There is no neutrality now. You must choose your side, and choose quickly. If you love famine, stripes, and dishonour—if you are prepared to abandon your arms and your liberty—join the red ranks of England. If you love justice—if your heart warms at the memories of this dear land—if it swells with the hope of her deliverance and her glory, God bless you, your side is with your country—your rank is beneath the green banner of Ireland.
Let no man who has stimulated this quarrel, by word or deed, presume to hold back now. If he does he is dishonoured and accursed—
‘Earth is not deep enough to hide
The coward slave who turns aside;
Hell is not enough to scathe
The traitor knave who’d break his faith.’

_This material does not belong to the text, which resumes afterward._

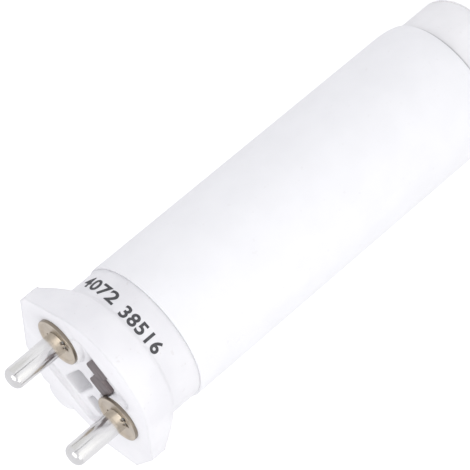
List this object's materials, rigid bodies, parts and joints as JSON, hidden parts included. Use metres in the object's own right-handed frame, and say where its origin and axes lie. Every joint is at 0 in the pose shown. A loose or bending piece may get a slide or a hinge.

If we fail—if our success is not instantaneous and overwhelming—the shame will be with men pledged to the cause, or secretly devoted to it, but who hold back at the right minute for action. And verily they will have their reward. If this cause perish no cowardice, no caution will save them. Disgrace will dog them to the death—Dishonour will sit like a household fiend on their hearths. They will be a byword of scorn—and men will point their fingers at them, till the grave covers them, and the worms prey upon them.
And worse scourges than war lie in wait for them. Down will come the potato blight like a curse of God for their cowardice. Down will come the exterminators more desolating than a famine. Down will come Twistleton and his horde of obscure harpies to seize upon the last fragment of their subsistence. Down will come the British parliament to scourge them with new taxes, new coercion bills, new insults and new robbery. Down will come the ruffian gang of Irish members to mock at their despair and sell the trust they gave them; and where then will the people look for a protector? Who will left his voice for that base generation who have abandoned their generous leaders, their plighted honour, and their immortal hopes from cowardice.
But if we succeed—when we succeed, did God ever bless men with so intoxicating a triumph as will be ours. To see our nation rise again like a young queen, proud and happy. To see prosperity run like fresh blood through all the veins of society. To see our Irish race year after year growing more prosperous, more manly, more virtuous. To see the green banner that we love still floating before eyes, like the star of our destiny. To see all the Irish race, without distinctions of class or creed, united in our love, and ready to maintain the rights of our ancient land against all mankind. Oh! God grant it! God send it soon though our blood be part of the price to purchase that immortal treasure of liberty.